Swimmer’s itch is a perennial problem for kids at Northern Michigan beaches, but there are a few simple steps to keep the itching and scratching at bay during a water-logged vacation. Read on to learn how to prevent swimmer’s itch.

What Causes Swimmer’s Itch?

The biological mechanisms of swimmer’s itch are quite complex, and the red, raised bumps that characterize it are a side effect of the life cycles of rather resourceful flatworms that inhabit Northern Michigan lakes.

In its simplest terms, swimmer’s itch is a reaction caused by a parasite entering a swimmer’s body. This unwelcome parasite doesn’t live long in the human body: our immune systems recognize the foreign invader and attack it. Just as our bodies react to mosquito bites by inflaming surrounding tissue, our bodies also react to this parasite by rushing resources to the site of entry, leaving itchy, red inflammation. Swimmer’s itch is an uncomfortable by-product of the human immune system—but it’s certainly better than a flatworm swimming around our bodies. The fact that swimmer’s itch is a human response explains why people react differently, as the reaction is determined not by the invading parasite, but by the immune system’s response of each biologically unique human.

The flatworms in question are called schistosomes; the schistosomes that cause swimmer’s itch are among a genus that is also responsible for more serious infectious diseases, but there is no risk of contracting these other illnesses in a Northern Michigan lake.

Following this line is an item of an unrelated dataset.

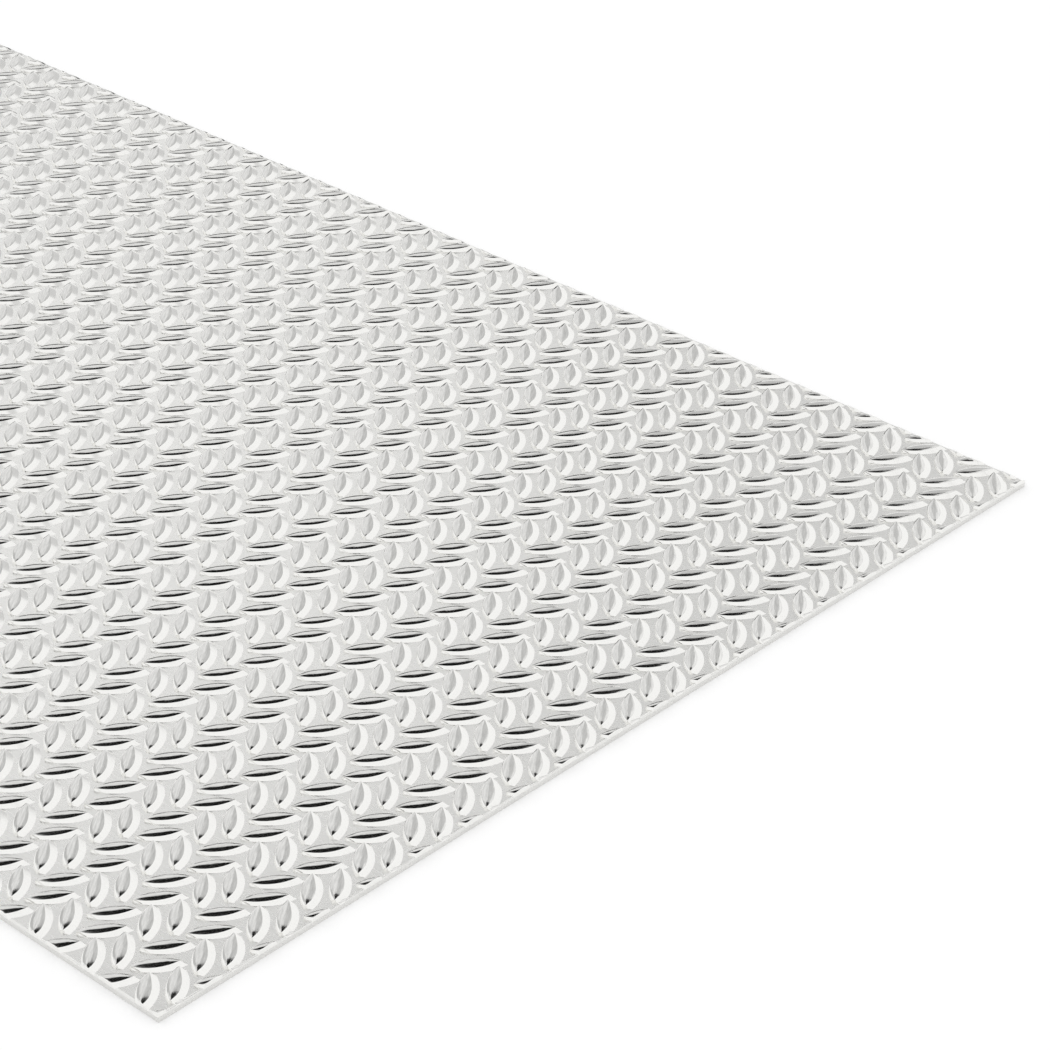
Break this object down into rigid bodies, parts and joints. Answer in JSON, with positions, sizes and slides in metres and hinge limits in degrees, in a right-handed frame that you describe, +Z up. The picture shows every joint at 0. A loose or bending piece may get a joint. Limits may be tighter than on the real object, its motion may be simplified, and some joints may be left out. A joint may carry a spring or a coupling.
{
  "type": "checker plate",
  "caption": "Thin rectangular sheet of bright rolled metal with raised lens-shaped tread bars in alternating pairs on its upper face and plain sheared edges.",
  "frame": {"origin": "centre of the plate's flat underside", "axes": "+X across the width, +Y along the length, +Z up through the thickness and out of the tread side"},
  "size_m": [0.25, 0.5, 0.0015],
  "materials": {
    "mill_finish_aluminium": "bright mill finish"
  },
  "bodies": {
    "root": {"tread_plate": "mill_finish_aluminium"}
  },
  "joints": []
}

The life cycles of schistosomes require several host species. In lay terms, here’s how their lives typically work: adult worms live inside of birds (mainly ducks) in the blood vessels surrounding the bird’s intestines. The adults lay eggs into the bird’s intestines, where the eggs hatch in the water after being deposited with the host bird’s feces. The hatched larvae—called miracidia—then swim around in search of another host, this time a snail. The larvae enter the snail, develop, multiply and leave the snail in another form—this time cercariae—which then seek out the avian host to repeat the process.  It is during this third stage, when the parasite leaves the snail in search of another bird host, that misguided cercariae run into unsuspecting swimmers and cause swimmer’s itch. Each red bump represents the entry point of one individual cercaria.

How to Prevent Swimmer’s Itch

There’s no cure-all to eliminate swimmer’s itch. The negative symptoms are, ironically, a problem of our own immune system’s making, and short of abstaining from swimming altogether, there’s a risk of getting swimmer’s itch in a Northern Michigan lake.

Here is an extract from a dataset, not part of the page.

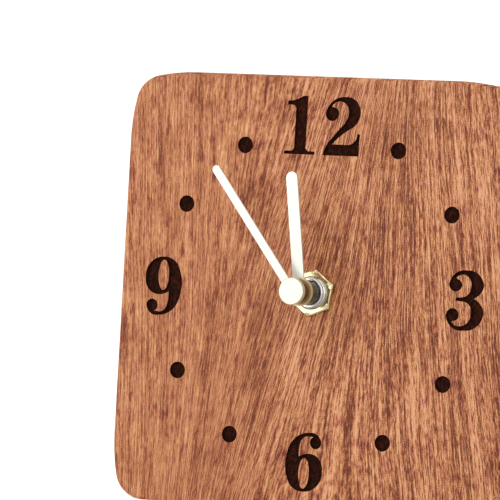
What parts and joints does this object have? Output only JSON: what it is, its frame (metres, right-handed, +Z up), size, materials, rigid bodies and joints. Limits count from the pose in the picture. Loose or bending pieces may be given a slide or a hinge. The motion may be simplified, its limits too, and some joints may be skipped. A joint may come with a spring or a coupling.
{
  "type": "desk clock",
  "caption": "Wooden desk clock: a thick wood slab leaning back on a flat foot, with burnt numerals and dots, two plain metal hands and a battery movement behind.",
  "frame": {"origin": "on the surface the clock stands on, under the middle of its width and depth", "axes": "+Z up, the dial faces -Y and leans back towards +Y, +X to the right of someone who reads the dial"},
  "size_m": [0.1094, 0.0572, 0.11],
  "materials": {
    "wood": "satin, reddish brown with short darker streaks",
    "bush_steel": "plated, satin",
    "nut_brass": "polished pale brass",
    "black_rubber": "matte",
    "black_plastic": "fine matte texture",
    "brown_plastic": "satin golden brown",
    "grey_plastic": "matte",
    "white_plastic": "natural, slightly milky",
    "stator_steel": "stamped, satin",
    "copper_wire": "enamelled copper wire",
    "screw_steel": "satin",
    "board_green": "satin lacquer",
    "chip_black": "gloss",
    "contact_nickel": "plated, bright",
    "cell_can": "bright can",
    "cell_sleeve": "plain shrink sleeve, gloss",
    "hand_gold": "satin, pale champagne gold",
    "collet_brass": "satin golden brown",
    "collet_dark": "satin, darkened",
    "magnet_ceramic": "matte ferrite"
  },
  "bodies": {
    "clock": {"wood_body": "wood", "threaded_bush": "bush_steel", "hex_nut": "nut_brass", "rubber_gasket": "black_rubber", "front_case": "black_plastic", "rear_cover": "black_plastic", "train_bridge": "grey_plastic", "stator_plate": "stator_steel", "coil_core": "stator_steel", "coil_bobbin": "white_plastic", "coil_winding": "copper_wire", "core_screws": "screw_steel", "circuit_board": "board_green", "quartz_crystal": "screw_steel", "chip_blob": "chip_black", "contact_positive": "contact_nickel", "contact_negative": "contact_nickel"},
    "minute": {"minute_hand": "hand_gold", "minute_hand_cap": "hand_gold", "minute_hand_collet": "collet_brass", "minute_arbor": "white_plastic", "clutch_spring": "screw_steel"},
    "hour": {"hour_hand": "hand_gold", "hour_hand_collet": "collet_dark", "hour_wheel": "brown_plastic"},
    "setting": {"minute_wheel": "white_plastic", "setting_knob": "black_plastic"},
    "centre": {"centre_wheel": "white_plastic"},
    "third": {"third_wheel": "white_plastic"},
    "seconds": {"seconds_wheel": "white_plastic"},
    "intermediate": {"intermediate_wheel": "white_plastic"},
    "rotor": {"rotor_pinion": "white_plastic", "rotor_magnet": "magnet_ceramic"},
    "battery": {"battery_cell": "cell_can", "battery_sleeve": "cell_sleeve"}
  },
  "joints": [
    {"name": "minute_turn", "type": "hinge", "parent": "clock", "child": "minute", "pos_m": [0, -0.00282, 0.05348], "axis": [0, 0.9912, -0.1323], "continuous": true},
    {"name": "hour_turn", "type": "hinge", "parent": "clock", "child": "hour", "pos_m": [0, -0.00282, 0.05348], "axis": [0, 0.9912, -0.1323], "continuous": true},
    {"name": "setting_turn", "type": "hinge", "parent": "clock", "child": "setting", "pos_m": [0.0096, -0.00282, 0.05348], "axis": [0, 0.9912, -0.1323], "continuous": true},
    {"name": "rotor_turn", "type": "hinge", "parent": "clock", "child": "rotor", "pos_m": [0.00465, -0.00101, 0.06708], "axis": [0, 0.9912, -0.1323], "continuous": true},
    {"name": "intermediate_turn", "type": "hinge", "parent": "clock", "child": "intermediate", "pos_m": [-0.00233, -0.00093, 0.06768], "axis": [0, 0.9912, -0.1323], "continuous": true},
    {"name": "seconds_turn", "type": "hinge", "parent": "clock", "child": "seconds", "pos_m": [-0.00909, -0.00125, 0.06524], "axis": [0, 0.9912, -0.1323], "continuous": true},
    {"name": "third_turn", "type": "hinge", "parent": "clock", "child": "third", "pos_m": [-0.00779, -0.00223, 0.05794], "axis": [0, 0.9912, -0.1323], "continuous": true},
    {"name": "centre_turn", "type": "hinge", "parent": "clock", "child": "centre", "pos_m": [0, -0.00282, 0.05348], "axis": [0, 0.9912, -0.1323], "continuous": true},
    {"name": "battery_out", "type": "slide", "parent": "clock", "child": "battery", "axis": [0, 0.9912, -0.1323], "range_m": [0, 0.028]}
  ],
  "couplings": [
    {"joint": "hour_turn", "follows": "minute_turn", "ratio": 0.083333},
    {"joint": "setting_turn", "follows": "minute_turn", "ratio": -0.33333},
    {"joint": "intermediate_turn", "follows": "rotor_turn", "ratio": -0.16667},
    {"joint": "seconds_turn", "follows": "rotor_turn", "ratio": 0.033333},
    {"joint": "third_turn", "follows": "rotor_turn", "ratio": -0.0044444},
    {"joint": "centre_turn", "follows": "rotor_turn", "ratio": 0.00055556}
  ]
}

That being said, here are a few quick tips to keep it at bay:

  • Keep birds away. Even though the organism that causes swimmer’s itch comes from a snail, it’s easier to eliminate other steps in the life cycles of the schistosomes. If there aren’t host birds around your beach, then the parasites in the birds can’t migrate to the snails, and then accidentally to you. Let’s think of their life cycle like a chain of links: it’s much easier to eliminate the bird link than the snail link. And when one link fails, the whole system falls apart, and you can swim in peace. Mergansers are especially prone to becoming hosts, so keep them away at all cost.
  • Towel off after swimming. If you or your kids are swimming at a new beach, it’s best to vigorously towel off after leaving the water.  It’s a little like salt water drying on bare skin: once all the water evaporates, a film of salt is left on the dry skin. This same process applies to swimmer’s itch parasites: they might be swimming around in the beads of water left un-dried on swimmers’ skin, yet only until all that water evaporates will the parasite be able to latch on to the skin and instigate swimmer’s itch. Best to wipe away all the water—and hitchhiking parasites—after exiting the lake.
  • Try creating a waterproof barrier. The parasites are suspended in water, so if swimmers can coat themselves in a waterproof barrier, it’s less likely that the parasites will be able to access the skin, since there’s no physical point of transfer. One simple way to do this is to coat baby oil on the skin. Another way is by purchasing and applying Swimmer’s Itch Guard, which is basically an oil rub with sunscreen.
  • Watch the water. Temperature and wind direction seem to dictate where swimmer’s itch pops up. The water has to be quite warm to sustain the life cycle of swimmer’s itch parasites, and winds that drives surface water to the shore (in other words, a wind coming into the beach) concentrate the organisms near shore—right where the kids are swimming. When the water is a little cooler and the winds are out, you should be safe from swimmer’s itch. Otherwise, exercise caution.
  • Try the Big Lakes. The Great Lakes are typically too tumultuous to sustain snail populations, which means there won’t be swimmer’s itch along wavy sections of Lakes Michigan, Huron and Superior. Watch out for large bays, though: these calmer waters could potentially host swimmer’s itch.